Task: All the data should come back exactly as it was given.

Data shown:
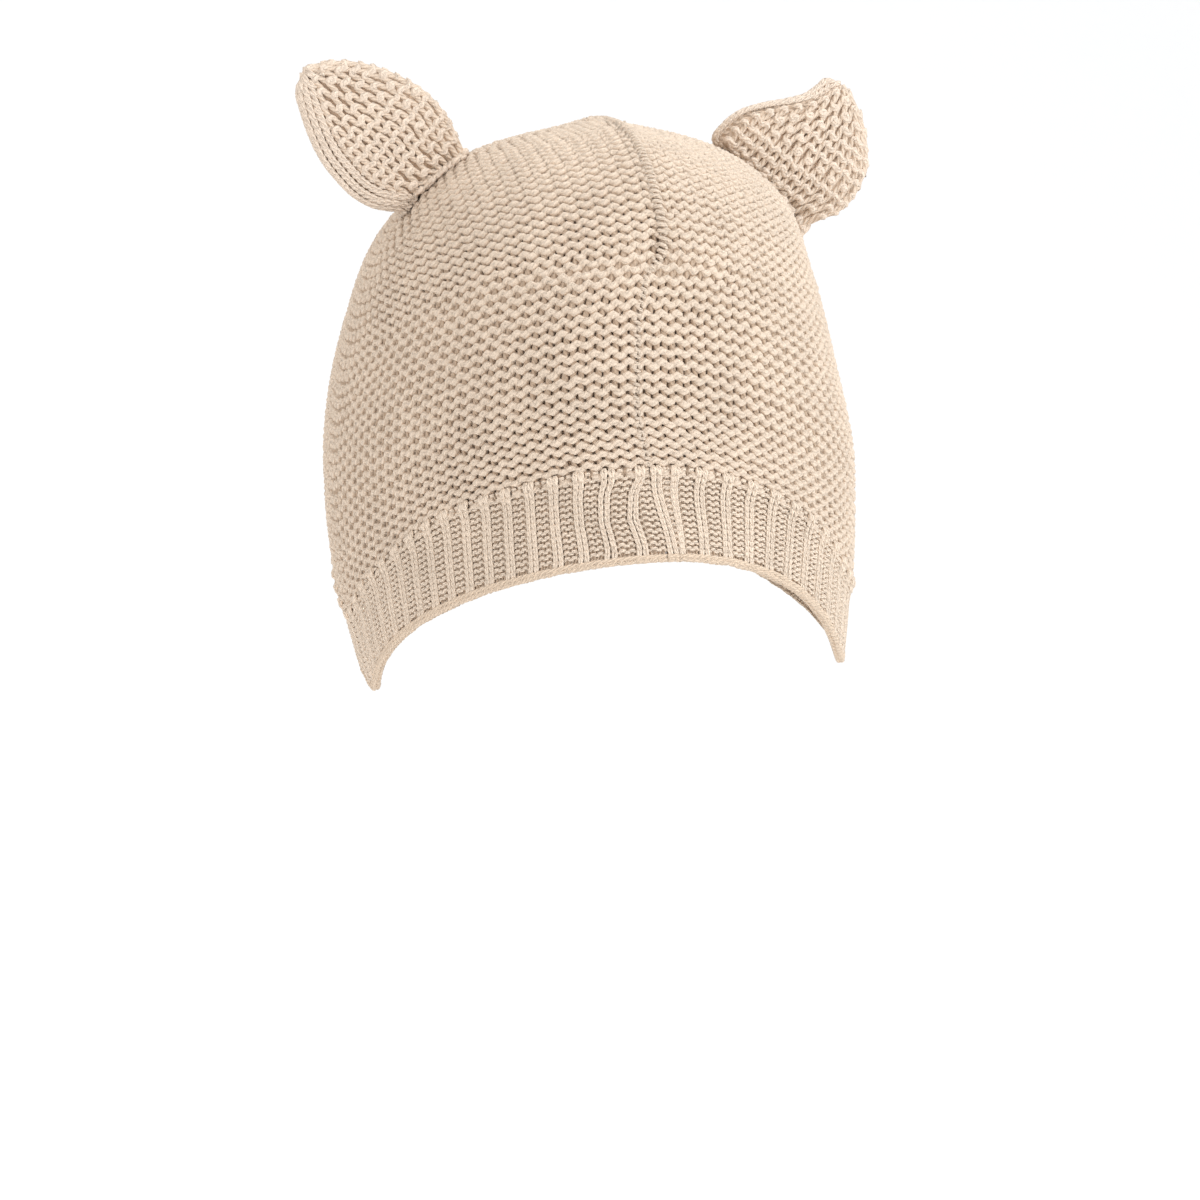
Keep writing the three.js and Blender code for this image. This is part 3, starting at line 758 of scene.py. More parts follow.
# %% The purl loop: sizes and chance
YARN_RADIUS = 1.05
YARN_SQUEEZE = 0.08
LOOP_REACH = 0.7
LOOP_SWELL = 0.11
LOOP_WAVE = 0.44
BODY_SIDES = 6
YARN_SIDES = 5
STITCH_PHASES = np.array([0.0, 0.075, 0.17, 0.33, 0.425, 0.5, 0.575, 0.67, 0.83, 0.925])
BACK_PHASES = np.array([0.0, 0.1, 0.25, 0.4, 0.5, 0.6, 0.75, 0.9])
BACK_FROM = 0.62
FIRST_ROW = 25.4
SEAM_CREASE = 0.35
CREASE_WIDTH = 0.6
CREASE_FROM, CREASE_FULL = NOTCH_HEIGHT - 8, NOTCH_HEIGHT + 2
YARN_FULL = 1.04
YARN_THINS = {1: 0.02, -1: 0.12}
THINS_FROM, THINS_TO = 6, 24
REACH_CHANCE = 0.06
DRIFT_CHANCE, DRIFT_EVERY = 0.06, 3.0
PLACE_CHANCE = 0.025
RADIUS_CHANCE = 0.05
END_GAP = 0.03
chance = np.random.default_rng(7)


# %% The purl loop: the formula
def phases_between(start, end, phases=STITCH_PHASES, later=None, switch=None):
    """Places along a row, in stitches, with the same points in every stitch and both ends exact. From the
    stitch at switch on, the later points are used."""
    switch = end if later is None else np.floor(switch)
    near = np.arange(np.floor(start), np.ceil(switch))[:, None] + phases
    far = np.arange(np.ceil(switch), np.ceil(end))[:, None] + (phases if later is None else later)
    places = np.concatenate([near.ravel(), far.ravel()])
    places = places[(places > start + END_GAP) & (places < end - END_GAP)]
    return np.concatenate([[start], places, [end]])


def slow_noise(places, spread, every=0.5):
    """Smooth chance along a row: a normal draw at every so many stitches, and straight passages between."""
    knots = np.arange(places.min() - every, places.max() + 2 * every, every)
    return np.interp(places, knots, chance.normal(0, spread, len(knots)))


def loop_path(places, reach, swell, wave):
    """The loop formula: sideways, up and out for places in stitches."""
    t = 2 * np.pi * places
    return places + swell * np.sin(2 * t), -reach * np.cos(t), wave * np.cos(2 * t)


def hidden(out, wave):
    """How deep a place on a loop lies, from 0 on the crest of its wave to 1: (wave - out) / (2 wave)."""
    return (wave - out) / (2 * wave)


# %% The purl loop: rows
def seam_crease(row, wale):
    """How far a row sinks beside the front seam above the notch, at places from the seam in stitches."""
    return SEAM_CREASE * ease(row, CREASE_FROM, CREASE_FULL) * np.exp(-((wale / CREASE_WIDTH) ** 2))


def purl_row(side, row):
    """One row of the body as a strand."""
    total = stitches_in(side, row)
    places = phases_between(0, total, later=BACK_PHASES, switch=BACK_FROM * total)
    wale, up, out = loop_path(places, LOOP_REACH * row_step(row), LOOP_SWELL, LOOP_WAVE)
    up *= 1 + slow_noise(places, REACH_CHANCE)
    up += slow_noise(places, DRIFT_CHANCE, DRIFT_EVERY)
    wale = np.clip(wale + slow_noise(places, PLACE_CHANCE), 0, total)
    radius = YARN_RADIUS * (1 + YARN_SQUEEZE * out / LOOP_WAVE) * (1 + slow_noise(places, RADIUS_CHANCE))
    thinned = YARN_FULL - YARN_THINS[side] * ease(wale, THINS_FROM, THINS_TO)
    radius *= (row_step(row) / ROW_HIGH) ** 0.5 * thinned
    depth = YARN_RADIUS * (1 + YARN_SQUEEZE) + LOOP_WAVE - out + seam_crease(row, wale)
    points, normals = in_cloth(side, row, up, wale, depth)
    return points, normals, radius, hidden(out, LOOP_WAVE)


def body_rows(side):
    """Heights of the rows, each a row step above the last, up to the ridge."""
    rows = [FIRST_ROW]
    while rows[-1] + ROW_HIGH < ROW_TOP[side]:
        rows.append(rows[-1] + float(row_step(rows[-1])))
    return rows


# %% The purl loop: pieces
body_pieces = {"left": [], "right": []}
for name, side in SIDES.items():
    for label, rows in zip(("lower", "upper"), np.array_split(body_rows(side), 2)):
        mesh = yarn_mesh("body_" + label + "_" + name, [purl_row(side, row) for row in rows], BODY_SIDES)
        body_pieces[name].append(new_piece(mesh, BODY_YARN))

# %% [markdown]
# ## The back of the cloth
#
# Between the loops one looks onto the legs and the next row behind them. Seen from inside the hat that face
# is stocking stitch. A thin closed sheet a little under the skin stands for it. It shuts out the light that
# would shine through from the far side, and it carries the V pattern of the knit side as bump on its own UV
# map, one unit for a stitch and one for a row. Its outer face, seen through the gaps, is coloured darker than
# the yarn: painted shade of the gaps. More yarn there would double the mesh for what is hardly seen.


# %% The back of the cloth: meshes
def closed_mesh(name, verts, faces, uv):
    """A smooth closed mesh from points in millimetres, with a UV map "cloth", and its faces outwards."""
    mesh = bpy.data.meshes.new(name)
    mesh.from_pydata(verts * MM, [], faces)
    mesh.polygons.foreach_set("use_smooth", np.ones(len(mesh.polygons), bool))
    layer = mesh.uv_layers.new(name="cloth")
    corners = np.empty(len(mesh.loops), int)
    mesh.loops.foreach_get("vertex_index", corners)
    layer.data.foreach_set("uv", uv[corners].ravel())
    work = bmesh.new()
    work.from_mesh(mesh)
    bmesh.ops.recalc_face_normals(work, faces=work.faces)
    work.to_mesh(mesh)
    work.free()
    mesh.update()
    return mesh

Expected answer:
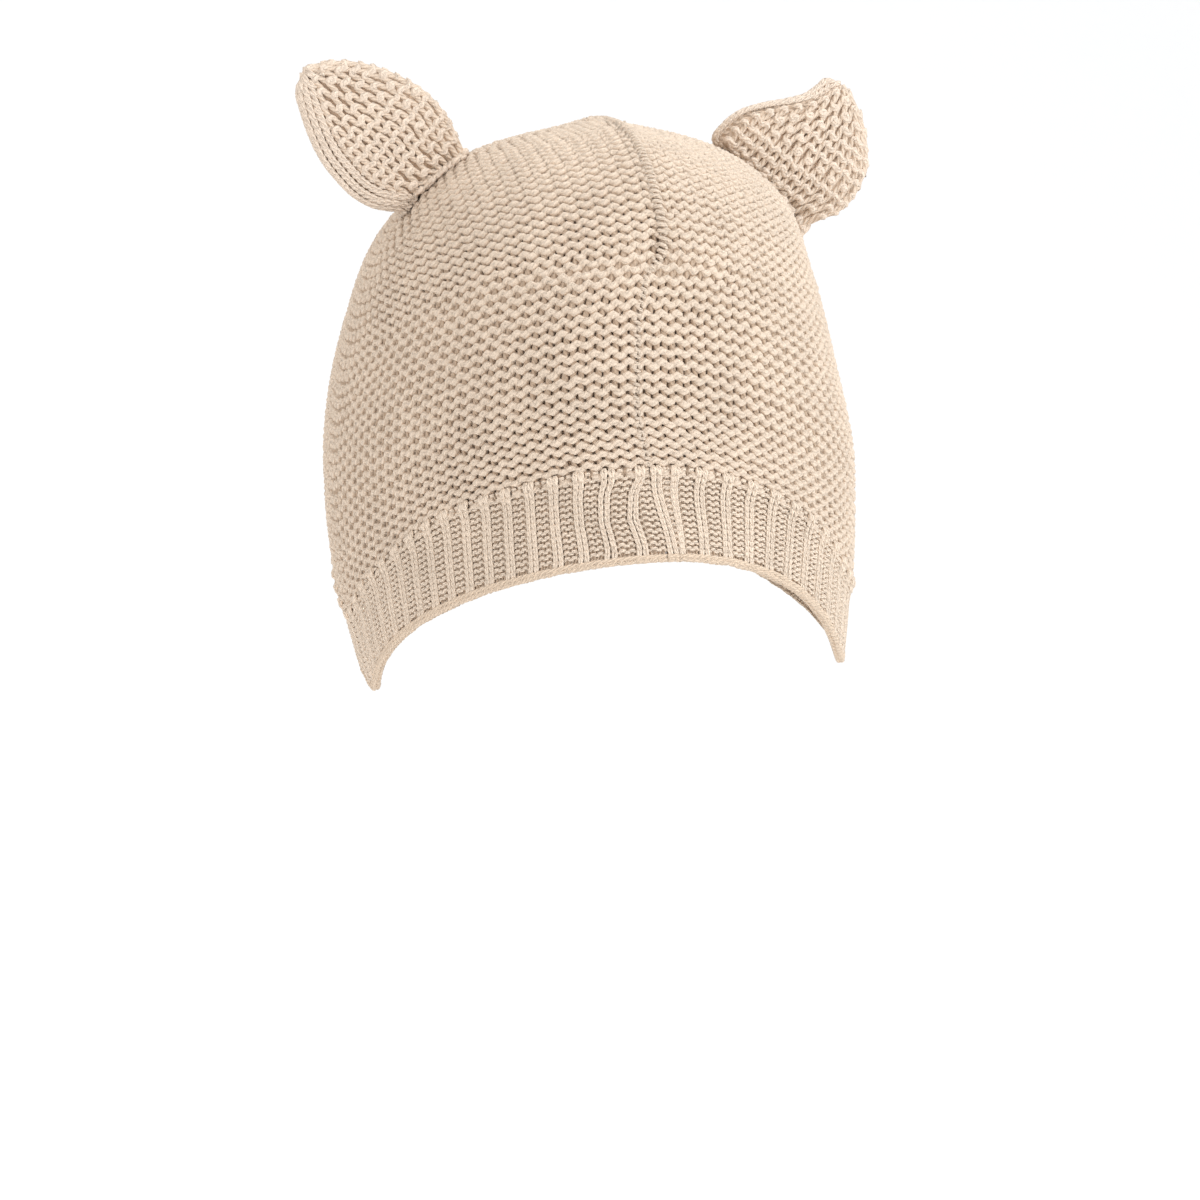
Keep writing the three.js and Blender code for this image. This is part 3, starting at line 758 of scene.py. More parts follow.
# %% The purl loop: sizes and chance
YARN_RADIUS = 1.05
YARN_SQUEEZE = 0.08
LOOP_REACH = 0.7
LOOP_SWELL = 0.11
LOOP_WAVE = 0.44
BODY_SIDES = 6
YARN_SIDES = 5
STITCH_PHASES = np.array([0.0, 0.075, 0.17, 0.33, 0.425, 0.5, 0.575, 0.67, 0.83, 0.925])
BACK_PHASES = np.array([0.0, 0.1, 0.25, 0.4, 0.5, 0.6, 0.75, 0.9])
BACK_FROM = 0.62
FIRST_ROW = 25.4
SEAM_CREASE = 0.35
CREASE_WIDTH = 0.6
CREASE_FROM, CREASE_FULL = NOTCH_HEIGHT - 8, NOTCH_HEIGHT + 2
YARN_FULL = 1.04
YARN_THINS = {1: 0.02, -1: 0.12}
THINS_FROM, THINS_TO = 6, 24
REACH_CHANCE = 0.06
DRIFT_CHANCE, DRIFT_EVERY = 0.06, 3.0
PLACE_CHANCE = 0.025
RADIUS_CHANCE = 0.05
END_GAP = 0.03
chance = np.random.default_rng(7)


# %% The purl loop: the formula
def phases_between(start, end, phases=STITCH_PHASES, later=None, switch=None):
    """Places along a row, in stitches, with the same points in every stitch and both ends exact. From the
    stitch at switch on, the later points are used."""
    switch = end if later is None else np.floor(switch)
    near = np.arange(np.floor(start), np.ceil(switch))[:, None] + phases
    far = np.arange(np.ceil(switch), np.ceil(end))[:, None] + (phases if later is None else later)
    places = np.concatenate([near.ravel(), far.ravel()])
    places = places[(places > start + END_GAP) & (places < end - END_GAP)]
    return np.concatenate([[start], places, [end]])


def slow_noise(places, spread, every=0.5):
    """Smooth chance along a row: a normal draw at every so many stitches, and straight passages between."""
    knots = np.arange(places.min() - every, places.max() + 2 * every, every)
    return np.interp(places, knots, chance.normal(0, spread, len(knots)))


def loop_path(places, reach, swell, wave):
    """The loop formula: sideways, up and out for places in stitches."""
    t = 2 * np.pi * places
    return places + swell * np.sin(2 * t), -reach * np.cos(t), wave * np.cos(2 * t)


def hidden(out, wave):
    """How deep a place on a loop lies, from 0 on the crest of its wave to 1: (wave - out) / (2 wave)."""
    return (wave - out) / (2 * wave)


# %% The purl loop: rows
def seam_crease(row, wale):
    """How far a row sinks beside the front seam above the notch, at places from the seam in stitches."""
    return SEAM_CREASE * ease(row, CREASE_FROM, CREASE_FULL) * np.exp(-((wale / CREASE_WIDTH) ** 2))


def purl_row(side, row):
    """One row of the body as a strand."""
    total = stitches_in(side, row)
    places = phases_between(0, total, later=BACK_PHASES, switch=BACK_FROM * total)
    wale, up, out = loop_path(places, LOOP_REACH * row_step(row), LOOP_SWELL, LOOP_WAVE)
    up *= 1 + slow_noise(places, REACH_CHANCE)
    up += slow_noise(places, DRIFT_CHANCE, DRIFT_EVERY)
    wale = np.clip(wale + slow_noise(places, PLACE_CHANCE), 0, total)
    radius = YARN_RADIUS * (1 + YARN_SQUEEZE * out / LOOP_WAVE) * (1 + slow_noise(places, RADIUS_CHANCE))
    thinned = YARN_FULL - YARN_THINS[side] * ease(wale, THINS_FROM, THINS_TO)
    radius *= (row_step(row) / ROW_HIGH) ** 0.5 * thinned
    depth = YARN_RADIUS * (1 + YARN_SQUEEZE) + LOOP_WAVE - out + seam_crease(row, wale)
    points, normals = in_cloth(side, row, up, wale, depth)
    return points, normals, radius, hidden(out, LOOP_WAVE)


def body_rows(side):
    """Heights of the rows, each a row step above the last, up to the ridge."""
    rows = [FIRST_ROW]
    while rows[-1] + ROW_HIGH < ROW_TOP[side]:
        rows.append(rows[-1] + float(row_step(rows[-1])))
    return rows


# %% The purl loop: pieces
body_pieces = {"left": [], "right": []}
for name, side in SIDES.items():
    for label, rows in zip(("lower", "upper"), np.array_split(body_rows(side), 2)):
        mesh = yarn_mesh("body_" + label + "_" + name, [purl_row(side, row) for row in rows], BODY_SIDES)
        body_pieces[name].append(new_piece(mesh, BODY_YARN))

# %% [markdown]
# ## The back of the cloth
#
# Between the loops one looks onto the legs and the next row behind them. Seen from inside the hat that face
# is stocking stitch. A thin closed sheet a little under the skin stands for it. It shuts out the light that
# would shine through from the far side, and it carries the V pattern of the knit side as bump on its own UV
# map, one unit for a stitch and one for a row. Its outer face, seen through the gaps, is coloured darker than
# the yarn: painted shade of the gaps. More yarn there would double the mesh for what is hardly seen.


# %% The back of the cloth: meshes
def closed_mesh(name, verts, faces, uv):
    """A smooth closed mesh from points in millimetres, with a UV map "cloth", and its faces outwards."""
    mesh = bpy.data.meshes.new(name)
    mesh.from_pydata(verts * MM, [], faces)
    mesh.polygons.foreach_set("use_smooth", np.ones(len(mesh.polygons), bool))
    layer = mesh.uv_layers.new(name="cloth")
    corners = np.empty(len(mesh.loops), int)
    mesh.loops.foreach_get("vertex_index", corners)
    layer.data.foreach_set("uv", uv[corners].ravel())
    work = bmesh.new()
    work.from_mesh(mesh)
    bmesh.ops.recalc_face_normals(work, faces=work.faces)
    work.to_mesh(mesh)
    work.free()
    mesh.update()
    return mesh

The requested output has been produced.